- Location of Pichidegua commune in O'Higgins Region Pichidegua Location in Chile
- Coordinates (town): 34°21′31″S 71°16′59″W﻿ / ﻿34.35861°S 71.28306°W
- Country: Chile
- Region: O'Higgins Region
- Province: Cachapoal Province

Government
- • Type: Municipality

Area
- • Total: 320 km^{2} (120 sq mi)
- Elevation: 146 m (479 ft)

Population (2012 Census)
- • Total: 18,225
- • Density: 57/km^{2} (150/sq mi)
- • Urban: 4,965
- • Rural: 12,791

Sex
- • Men: 9,208
- • Women: 8,548
- Time zone: UTC-4 (CLT)
- • Summer (DST): UTC-3 (CLST)
- Area code: (+56) 72
- Website: Municipality of Pichidegua

= Pichidegua =

Pichidegua (/es/) is a Chilean commune and town in Cachapoal Province, O'Higgins Region.

==Demographics==
According to the 2002 census of the National Statistics Institute, Pichidegua spans an area of 320 sqkm and has 17,756 inhabitants (9,208 men and 8,548 women).

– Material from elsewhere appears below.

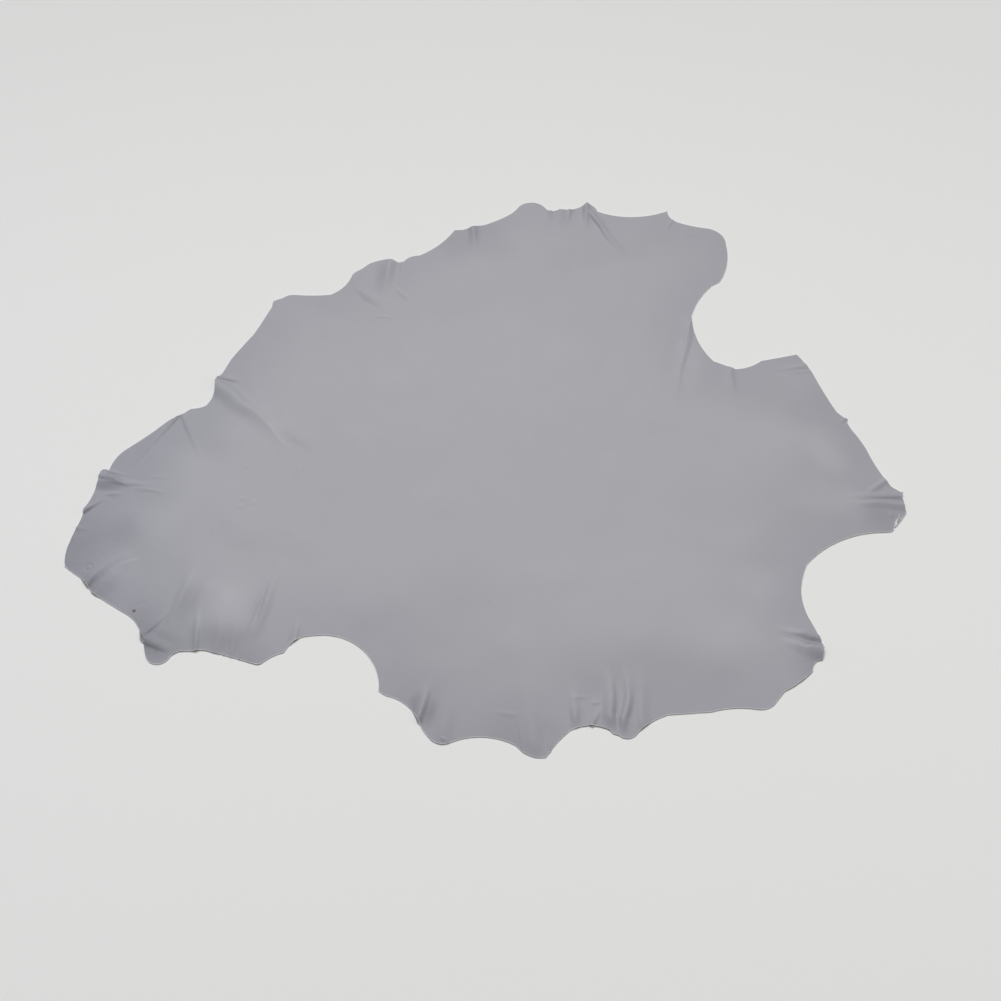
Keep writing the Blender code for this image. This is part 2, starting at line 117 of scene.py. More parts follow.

Of these, 4,965 (28%) lived in urban areas and 12,791 (72%) in rural areas. The population grew by 7% (1,162 persons) between the 1992 and 2002 censuses.

==Administration==
As a commune, Pichidegua is a third-level administrative division of Chile administered by a municipal council, headed by an alcalde who is directly elected every four years.

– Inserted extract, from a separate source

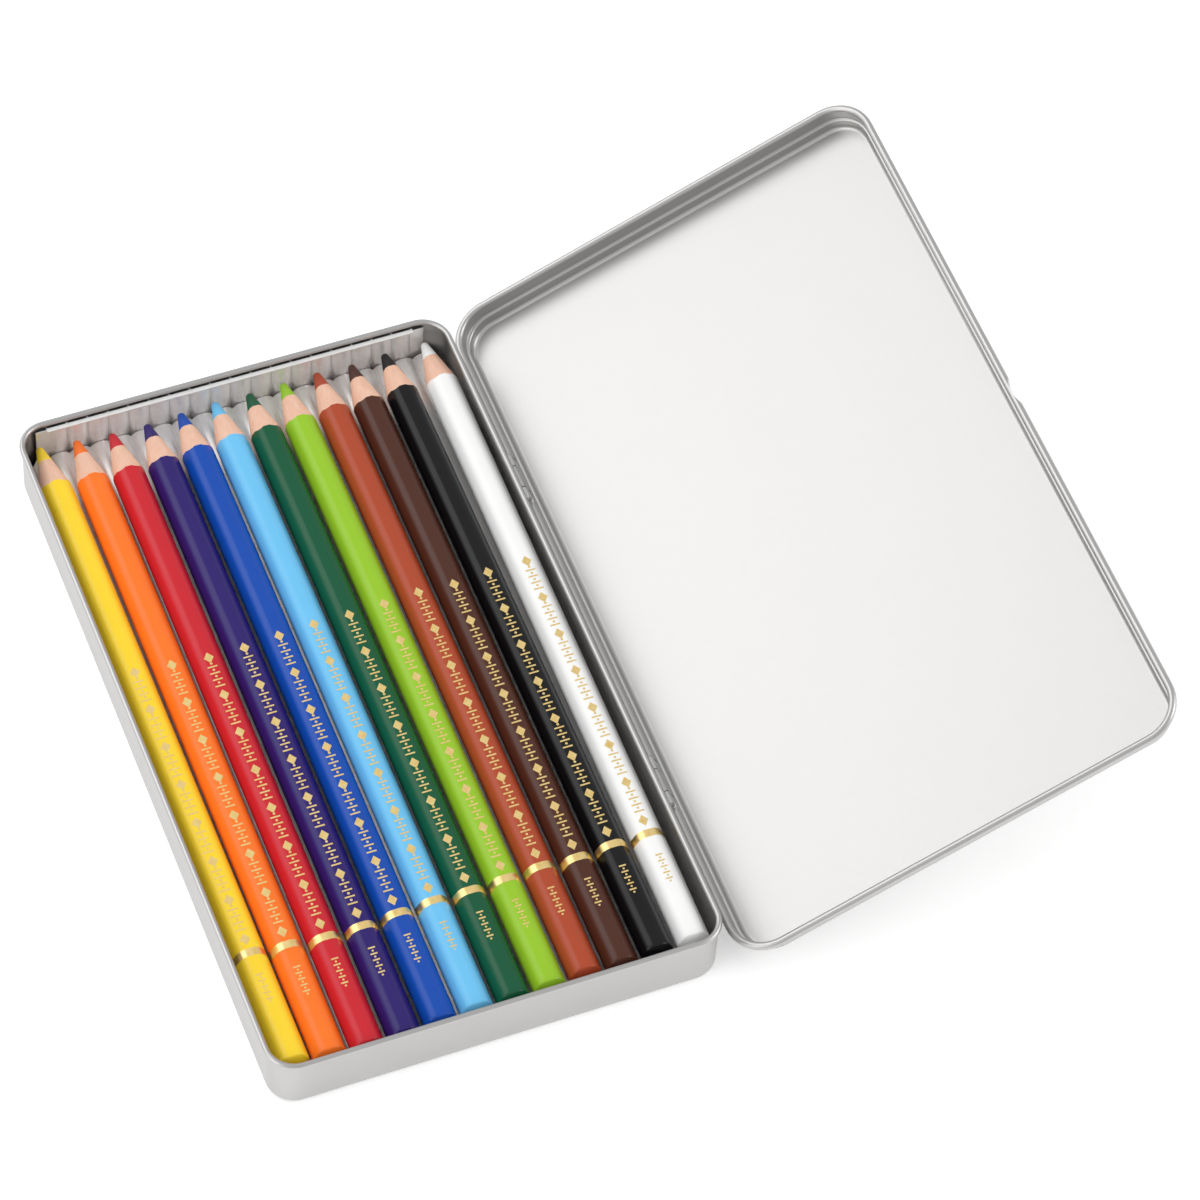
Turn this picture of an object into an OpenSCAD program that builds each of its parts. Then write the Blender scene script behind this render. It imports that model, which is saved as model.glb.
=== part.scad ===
// Colored pencil tin: a flat hinged case of thin sheet steel, shown open, with
// a fluted liner and twelve sharpened pencils lying side by side.
// X runs across the tin with the hinges on +X, Y along the pencils with their
// points on +Y, Z up. The origin is the middle of the base's underside.
// The tin takes its width and length from the pencils that fill it.

/* [Pencils] */
// across the flats of the hexagonal casing
pencil_flats = 7.3; // [6.4:0.1:8]
// across the rounded corners of the casing
pencil_w = 7.7; // [7.5:0.05:8.3]
// length from the dipped end to the point
pencil_len = 175.6; // [120:0.2:200]
// gap between two neighbours in the row
pencil_gap = 0.7; // [0.65:0.05:1.4]
// diameter of the coloured core
core_d = 3.8; // [2.2:0.1:4.4]
// growth of the sharpened cone's radius per millimetre
cone_slope = 0.24; // [0.18:0.01:0.3]
// how far a sharp point would stand beyond the blunt one
point_lost = 3.1; // [1.5:0.1:4]
// middle of the foil band, from the dipped end
band_from_end = 28.9; // [15:0.1:60]
// length of the foil band
band_len = 1.9; // [1:0.1:5]
// how far the first pencil's dipped end stands in from its place in the row
first_in = 0.35; // [0:0.05:0.35]
// how far the first pencil leans out at its point
first_lean = 0.55; // [0:0.05:0.55]
// how far the last pencil leans out at its point
last_lean = 1.55; // [0:0.05:1.55]

/* [Base] */
// height over the rim bead
base_h = 16; // [14:0.5:20]
// outside radius of the wall's corners
corner_r = 6.5; // [5:0.1:6.6]
// outside radius of the bend between floor and wall
floor_bend = 1.8; // [1:0.1:2.5]
// diameter of the rolled rim
rim_d = 1.4; // [1.2:0.1:2]
// room beside the first pencil, up to the rim
first_gap = 0.4; // [0.4:0.1:2]
// room beside the last pencil, up to the rim
last_gap = 1.7; // [1.7:0.1:4]
// room behind the dipped ends, up to the wall
end_gap = 1.5; // [1.5:0.1:6]

/* [Lid] */
// angle of the lid from its closed place
lid_open = 155.5; // [0:0.5:155.5]
// height from the lid's rim to the panel it rests on
skirt_h = 6.6; // [5.6:0.1:8]
// height from the lid's rim to the step in its skirt
step_h = 3.8; // [2.6:0.1:4]
// how far the skirt steps in
step_in = 0.7; // [0.4:0.1:0.7]
// diameter of the lid's rolled rim
lid_rim_d = 1.8; // [1.4:0.1:2.4]
// free room between the base's rim and the lid's skirt
lid_play = 1.2; // [1.2:0.05:1.6]
// depth of the thumb dent in the lid's rim
dent_depth = 0.9; // [0.5:0.1:1.1]
// radius of the thumb dent
dent_r = 9; // [6:0.5:16]

/* [Hinges] */
// length of one hinge
hinge_w = 13; // [10:1:24]
// middle of a hinge from the tin's end
hinge_from_end = 46.5; // [30:0.5:60]
// diameter of the wire pin
pin_d = 1; // [0.8:0.1:1.4]

/* [Liner] */
// top of the flutes above the table
liner_top = 6.05; // [4:0.05:7]
// number of flutes under the pencils
flute_count = 20; // [16:1:24]
// rise of a flute
flute_rise = 1.2; // [0.6:0.1:1.6]
// thickness of the liner's sheet
liner_t = 0.3; // [0.25:0.05:0.4]

/* [Hidden] */
$fn = 48;
e = 0.01;
sheet = 0.3;
pencil_count = 12;
pin_play = 0.05;
glue_gap = 0.02;
rest_gap = 0.3;
side_play = 0.3;

// directions between which a rolled rim's curl stays open, towards its wall
curl_open_base = 195;
curl_shut_base = 245;
curl_open_lid = 110;
curl_shut_lid = 165;

// pencils
pencil_r = pencil_w / 2;
pitch = pencil_w + pencil_gap;
row_w = pencil_count * pencil_w + (pencil_count - 1) * pencil_gap;
core_r = core_d / 2;
foil_t = 0.1;
dipped_t = 0.8;
dome_r = 6;
point_r = 1;
point_gap = 1.2;
pencil_z = liner_top + rest_gap + pencil_flats / 2;
tin_half_clear = (row_w + first_gap + last_gap) / 2;
first_x = -tin_half_clear + first_gap + pencil_r;

// liner
bed_w = 2 * (tin_half_clear - 1.5);
flute_pitch = bed_w / flute_count;
flute_r = (pow(flute_pitch / 2, 2) + pow(flute_rise, 2)) / (2 * flute_rise);
flute_depth = flute_rise + 2 * liner_t;
liner_foot = sheet + glue_gap;
liner_play = 0.06;
bed_gap = 0.12;
bed_chamfer = 2.2;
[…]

Within the electoral divisions of Chile, Pichidegua is represented in the Chamber of Deputies by Alejandra Sepúlveda (PRI) and Javier Macaya (UDI) as part of the 34th electoral district, together with San Fernando, Chimbarongo, San Vicente, Peumo and Las Cabras. The commune is represented in the Senate by Andrés Chadwick Piñera (UDI) and Juan Pablo Letelier Morel (PS) as part of the 9th senatorial constituency (O'Higgins Region).